- [WRITTEN INSTRUCTION]:
Every line in the listing below from the one with "nodes[node].hide_render = nodes[node].hide_viewport" through the one with "obj.matrix_world = Matrix.Identity(4)" is to be reproduced exactly, both ends included; leave out the rest.

═══

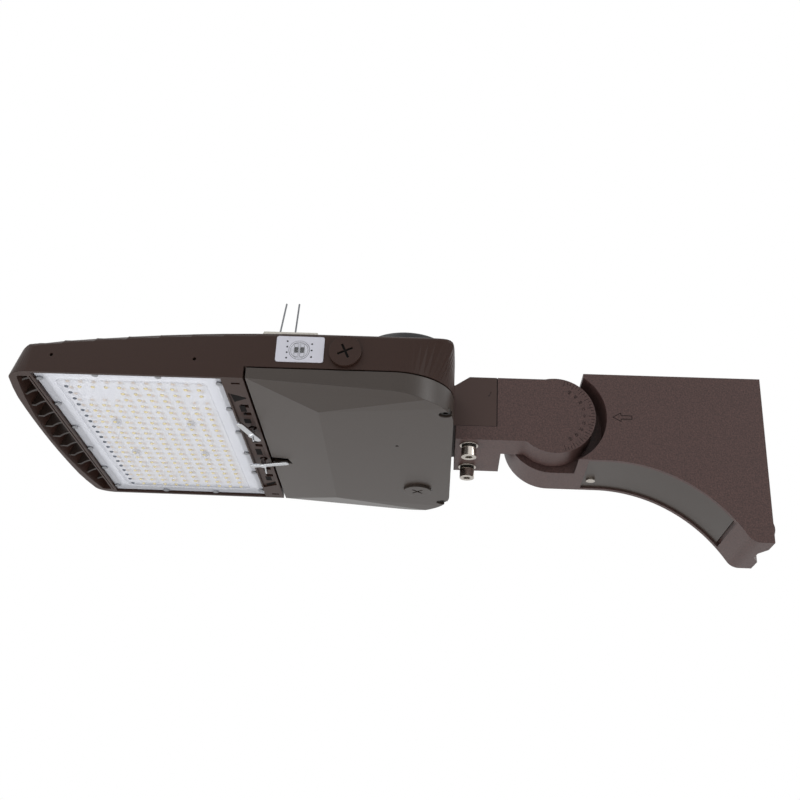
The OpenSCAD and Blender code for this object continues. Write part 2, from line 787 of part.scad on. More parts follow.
// Material above the hinge that lies further from it than the seam allows
module hinge_sweep() {
    r = z_cover_top - hinge_z + seam_gap / 2;
    difference() {
        block(hinge_x, x_back + 2, -half_w, half_w, hinge_z + 4, z_cover_top + 1);
        bar_y(r, -half_w - 1, half_w + 1, hinge_x, hinge_z);
    }
}

module cover_gasket() {
    z1 = z_cover_top + 0.6;
    color("#1e1e1e") from_pole() difference() {
        translate([0, 0, z_cover_top]) linear_extrude(z1 - z_cover_top) intersection() {
            plan2d(1.2);
            translate([x_cover + 0.8, -big]) square([cover_l, 2 * big]);
        }
        translate([0, 0, z_cover_top - 1]) linear_extrude(3) intersection() {
            plan2d(wall_t - 0.4);
            translate([x_cover + cover_t - 0.2, -big]) square([cover_l, 2 * big]);
        }
        block(hinge_x, x_back, -half_w, half_w, z_cover_top - 1, z1 + 1);
    }
}

module cover_plug() {
    color("#57504c") from_pole() translate([cover_plug_x, cover_plug_y, z_cover_bot]) plug(cover_t + 3);
}

module cover_screws() {
    color("#3a3a3c") from_pole() for (s = [-1, 1]) translate([corner_x, s * corner_y, z_cover_bot]) difference() {
        union() {
            bar_z(4.2, 1.4, 4.5);
            bar_z(2, 4.5, 8.5);
        }
        translate([0, 0, 0.5]) cylinder(r = 2.2, h = 2.6, $fn = 6);
    }
}

module hinge_pins() {
    color("#a9acb0") from_pole() for (s = [-1, 1])
        bar_y(pin_r, s * hinge_y - 9.2, s * hinge_y + 9.2, hinge_x, hinge_z);
}

// ---- arm ----

// Fillet that leads the neck's underside into the disc
module neck_fillet2d() {
    f = 6;
    fx = -sqrt(pow(disc_r + f, 2) - pow(f - z_saddle, 2));
    k = disc_r / (disc_r + f);
    difference() {
        polygon([[fx, z_saddle], [fx, z_saddle + 3], [0, z_saddle + 3], [fx * k, (z_saddle - f) * k]]);
        translate([fx, z_saddle - f]) circle(r = f);
    }
}

module arm() {
    color("#4c3f3d") from_pole() difference() {
        union() {
            block(x_saddle, x_wall_end, -half_neck, half_neck, z_saddle, z_block);
            block(x_wall, x_wall_end, -half_neck, half_neck, z_saddle, z_neck_top);
            block(x_wall_end - 1, 0, -half_neck, arm_in, z_saddle, z_neck_top);
            translate([0, arm_in, 0]) rotate([90, 0, 0]) cylinder(r = disc_r, h = half_neck + arm_in, $fn = 120);
            slab_y(-half_neck, arm_in) neck_fillet2d();
            bar_y(hub_r, arm_in - 1, ear_in - 0.3);
        }
        // Wire way from the neck round the bolt's boss
        difference() {
            union() {
                bar_y(wire_r, -half_neck + 7, 0);
                block(x_wall_end, 0, -half_neck + 7, arm_in - 4, -14, 22);
                bar_x(neck_hole_r, x_wall - 1, x_wall_end + 1, neck_hole_y, neck_hole_z);
            }
            bar_y(boss_r, -half_neck, 1);
        }
        // Thread of the knuckle bolt and screw holes of the saddle
        bar_y(m12_r + 0.02, -half_neck + 6, 0);
        for (s = [-1, 1]) bar_z(m8_r + fit, z_saddle - 1, z_block + 1, screw_x, s * screw_y);
    }
}

module knuckle_seal() {
    color("#1d1d1d") from_pole() difference() {
        bar_y(hub_r + 2.6, arm_in + 0.1, ear_in - 0.3);
        bar_y(hub_r + 0.1, arm_in - 1, ear_in + 1);
    }
}

bolt_head_y = half_neck - 9;
module knuckle_bolt() {
    color("#b5b8bb") from_pole() difference() {
        union() {
            bar_y(m12_r, -half_neck + 7, bolt_head_y);
            bar_y(9, bolt_head_y, bolt_head_y + 8);
        }
        translate([0, bolt_head_y + 3, 0]) rotate([-90, 0, 0]) cylinder(r = 5.8, h = 10, $fn = 6);
    }
}

module knuckle_washer() {
    color("#a8abae") from_pole() difference() {
        bar_y(11.5, bolt_head_y - 2.3, bolt_head_y);
        bar_y(m12_r + 0.2, bolt_head_y - 4, bolt_head_y + 2);
    }
}

module saddle_spots() { for (s = [-1, 1]) translate([screw_x, s * screw_y, 0]) children(); }
washer_t = 1.6;
spring_t = 2.4;
module saddle_screws() {
    zh = z_saddle - washer_t - spring_t;
    color("#c8b8a2") from_pole() saddle_spots() difference() {
        union() {
            bar_z(6.5, zh - 8, zh);
            bar_z(m8_r, zh, z_block + 20);
        }
        translate([0, 0, zh - 9]) cylinder(r = 3.5, h = 5.5, $fn = 6);
    }
}

module spring_washers() {
    z0 = z_saddle - washer_t - spring_t;
    color("#3c3a39") from_pole() saddle_spots() difference() {
        bar_z(6.4, z0, z0 + spring_t);
        bar_z(m8_r + 0.2, z0 - 1, z0 + spring_t + 1);
        rotate([0, 0, -70]) translate([2, -0.7, z0 - 1]) cube([8, 1.4, spring_t + 2]);
    }
}

module flat_washers() {
    z0 = z_saddle - washer_t;
    color("#cfc9c0") from_pole() saddle_spots() difference() {
        bar_z(8, z0, z_saddle);
        bar_z(m8_r + 0.2, z0 - 1, z_saddle + 1);
    }
}

// ---- pole bracket ----

foot_r = 12;
arch_x = 43;
z_ear = -ear_r;
z_arch = z_ear - arch_r;
z_foot = bracket_up - face_h;

// Side outline of the bracket: flat top, pole face, round foot and arched underside
module bracket2d() {
    fz = z_foot + foot_r;
    fx = arch_x + sqrt(pow(arch_r + foot_r, 2) - pow(fz - z_arch, 2));
    k = arch_r / (arch_r + foot_r);
    tx = arch_x + (fx - arch_x) * k;
    tz = z_arch + (fz - z_arch) * k;
    difference() {
        translate([0, z_foot]) square([reach, face_h]);
        translate([-1, z_foot - 1]) square([arch_x + 1, z_ear - z_foot + 1]);
        translate([arch_x, z_arch]) circle(r = arch_r, $fn = 360);
        polygon([[fx, fz], [tx, tz], [tx - 12, z_foot - 2], [fx, z_foot - 2]]);
    }
    translate([fx, fz]) circle(r = foot_r);
}

// Band that follows the arched underside between two heights above it
module arch_band2d(h0, h1, x0, turn) {
    difference() {
        translate([arch_x, z_arch]) circle(r = arch_r + h1, $fn = 360);
        translate([arch_x, z_arch]) circle(r = arch_r + h0, $fn = 360);
        translate([-big, -2 * big]) square([arch_x + big, 3 * big]);
        translate([arch_x, z_arch]) rotate(90 - turn) translate([0, -big]) square([2 * big, big]);
        translate([-big, -2 * big]) square([2 * big, 2 * big + z_arch]);
    }
    translate([x0, z_ear + h0]) square([arch_x - x0 + 0.01, h1 - h0]);
}

cover_x = 29;
arch_turn = 50;
cover_screw_x = 36;
cover_screw_y = 13;
pole_wall = 11;
groove_d = 6;
wire_hole_r = 12.5;
module pole_bracket() {
    in_y = half_neck - 7.5;
    lip_y = half_neck - 4.5;
    color("#52443f") from_pole() difference() {
        union() {
            // Near half, cut round the arm's disc
            difference() {
                slab_y(-half_neck, ear_in) bracket2d();
                bar_y(cut_r, -half_neck - 1, ear_in, 0, 0);
                block(-1, 25, -half_neck - 1, ear_in, 0, big);
            }
            // Far half and the ear
            slab_y(ear_in, half_neck) bracket2d();
            translate([0, half_neck, 0]) rotate([90, 0, 0]) cylinder(r = ear_r, h = half_neck - ear_in, $fn = 120);
        }
        // Hollow, open below
        slab_y(-in_y, in_y) difference() {
            translate([cover_x + 2, z_foot]) square([reach - pole_wall - cover_x - 2, face_h - 5]);
            circle(r = cut_r + 5, $fn = 96);
            translate([arch_x, z_arch]) rotate(90 - arch_turn + 2) translate([0, -big]) square([2 * big, big]);
        }
        // Recess of the curved cover
        slab_y(-lip_y, lip_y) arch_band2d(-1, 4.6, cover_x, arch_turn + 1.5);
        bar_z(2.02, z_ear, z_ear + 11, cover_screw_x, cover_screw_y);
        // Wire way from the knuckle into the hollow
        difference() {
            union() {
                bar_y(wire_r, ear_in - 1, 14);
                block(0, cover_x + cut_r, 2, 14, -12, 12);
            }
            bar_y(boss_r, ear_in - 2, 15);
        }
        // Ear: bolt bore and counterbore
        bar_y(m12_r + 0.06, ear_in - 1, half_neck + 1);
        bar_y(12.3, bolt_head_y - washer_t - 0.7 - fit, half_neck + 1);
        // Pole face: groove for a round pole, open at the foot, then bolt holes and wire hole
        translate([reach, 0, z_foot - 1]) linear_extrude(face_h + 1 - 9)
            polygon([[1, -19], [0, -18], [-groove_d, -6.5], [-groove_d, 6.5], [0, 18], [1, 19]]);
        bar_x(wire_hole_r + 2, reach - groove_d, reach + 1, 0, -axis_z);
        for (s = [-1, 1]) bar_x(bolt_r, reach - pole_wall - 1, reach + 1, 0, -axis_z + s * bolt_pitch / 2);
        bar_x(wire_hole_r, reach - pole_wall - 1, reach + 1, 0, -axis_z);
    }
}

module bracket_cover() {
    y = half_neck - 4.5 - fit;
    color("#564944") from_pole() difference() {
        slab_y(-y, y) arch_band2d(1.6, 4.5, cover_x + fit, arch_turn);
        bar_z(2.2, -big, 0, cover_screw_x, cover_screw_y);
    }
}

module bracket_cover_screw() {
    color("#c9b9a4") from_pole() {
        bar_z(4, z_ear - 0.6, z_ear + 1.6, cover_screw_x, cover_screw_y);
        bar_z(2, z_ear + 1.5, z_ear + 10, cover_screw_x, cover_screw_y);
    }
}

pole_bracket();
bracket_cover();
bracket_cover_screw();
arm();
knuckle_bolt();
knuckle_washer();
knuckle_seal();
saddle_screws();
spring_washers();
flat_washers();
housing();
heat_sink();
led_board();
lens();
lens_gasket();
lens_screws();
board_screws();
latch_bushes();
latch_near();
latch_far();
label_plate();
switch_body();
window_cap();
power_slide();
colour_slide();
side_plug();
side_plug_seal();
receptacle();
photocell();
photocell_blades();
spike_strip();
spike_wires();
driver();
driver_screws();
surge_protector();
terminal_block();
driver_cover();
cover_gasket();
cover_plug();
cover_screws();
hinge_pins();
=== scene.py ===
"""Looks of the shoebox area light: its paints, plastics and metals, the small pieces that the
solids don't show, and the studio round it. Metres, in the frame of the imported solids."""

import bmesh
import bpy
import numpy as np
from mathutils import Matrix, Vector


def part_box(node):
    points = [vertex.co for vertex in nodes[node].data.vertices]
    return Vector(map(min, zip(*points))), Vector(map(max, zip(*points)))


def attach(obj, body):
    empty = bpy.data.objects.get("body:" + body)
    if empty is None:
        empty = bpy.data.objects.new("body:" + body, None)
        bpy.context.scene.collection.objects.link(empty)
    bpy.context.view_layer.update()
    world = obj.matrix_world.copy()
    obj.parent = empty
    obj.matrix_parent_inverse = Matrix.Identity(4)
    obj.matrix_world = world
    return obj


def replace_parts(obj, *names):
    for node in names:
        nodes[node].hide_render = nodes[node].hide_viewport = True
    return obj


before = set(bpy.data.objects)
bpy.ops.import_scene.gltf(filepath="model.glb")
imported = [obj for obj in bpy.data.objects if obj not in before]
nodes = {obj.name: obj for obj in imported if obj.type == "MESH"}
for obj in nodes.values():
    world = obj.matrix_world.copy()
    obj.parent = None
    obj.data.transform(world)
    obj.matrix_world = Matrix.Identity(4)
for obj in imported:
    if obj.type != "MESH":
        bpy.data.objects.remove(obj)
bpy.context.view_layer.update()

MM = 0.001
# The knuckle axis in the row frame. The light's sizes below are millimetres from it, and the
# studio's are metres.
PIVOT = np.array([-178.0, 0.0, 33.75])

# The head's near wall, the label on it, and the near faces of the arm's disc and the bracket
WALL_Y = -140.0
LABEL_THICK = 0.6
DISC_FACE_Y = -37.5
# Just behind the head's back wall, where the neck block starts
NECK_START_X = -87.5
EDGE_RADIUS = 0.7


def box_mm(name):
    """The low and high corner of a node, in millimetres from the knuckle axis."""
    return np.array(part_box(name)) / MM - PIVOT


# ---------------------------------------------------------------- colours and shader nodes


def linear(hex_colour):
    """sRGB hex to linear: c / 12.92 below 0.04045, else ((c + 0.055) / 1.055) to the power 2.4."""
    c = np.array([int(hex_colour[i : i + 2], 16) for i in (1, 3, 5)]) / 255
    c = np.where(c <= 0.04045, c / 12.92, ((c + 0.055) / 1.055) ** 2.4)
    return (*c.tolist(), 1.0)


def add(tree, kind, links=(), **settings):
    """Adds one node. A setting that names a property sets it, any other sets a socket, and links
    joins (own input, other node's output) pairs."""
    node = tree.nodes.new(kind)
    for name, value in settings.items():
        if hasattr(node, name):
            setattr(node, name, value)
        else:
            node.inputs[name.replace("_", " ")].default_value = value
    for name, output in links:
        tree.links.new(node.inputs[name], output)
    return node


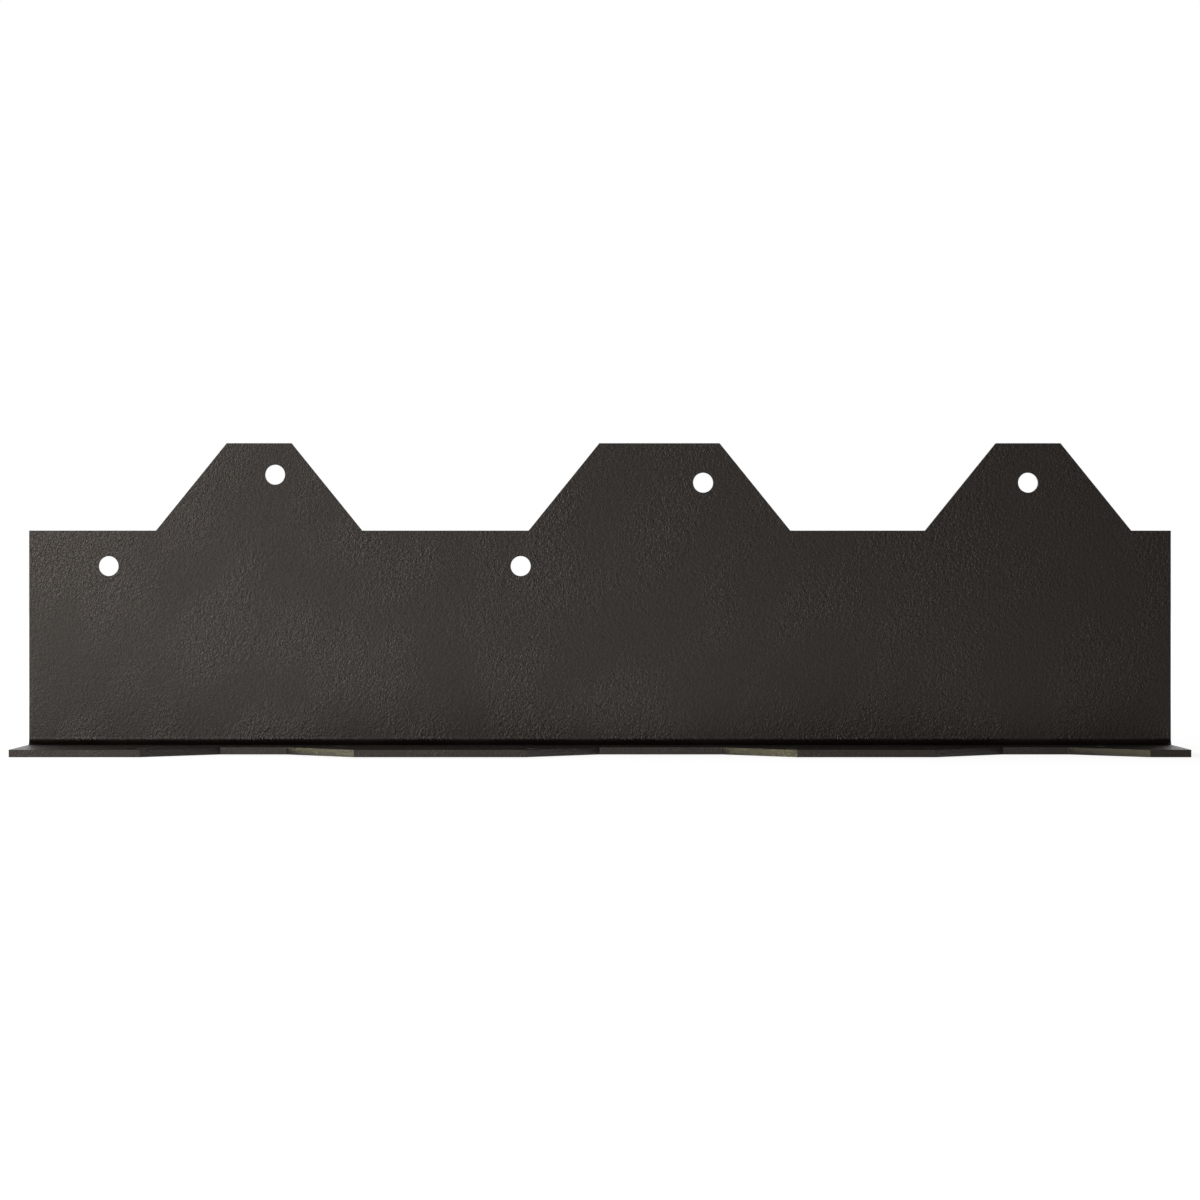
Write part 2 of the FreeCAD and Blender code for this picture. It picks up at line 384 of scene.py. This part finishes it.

═══

- [EXPECTED OUTPUT]:
        nodes[node].hide_render = nodes[node].hide_viewport = True
    return obj


before = set(bpy.data.objects)
bpy.ops.import_scene.gltf(filepath="model.glb")
imported = [obj for obj in bpy.data.objects if obj not in before]
nodes = {obj.name: obj for obj in imported if obj.type == "MESH"}
for obj in nodes.values():
    world = obj.matrix_world.copy()
    obj.parent = None
    obj.data.transform(world)
    obj.matrix_world = Matrix.Identity(4)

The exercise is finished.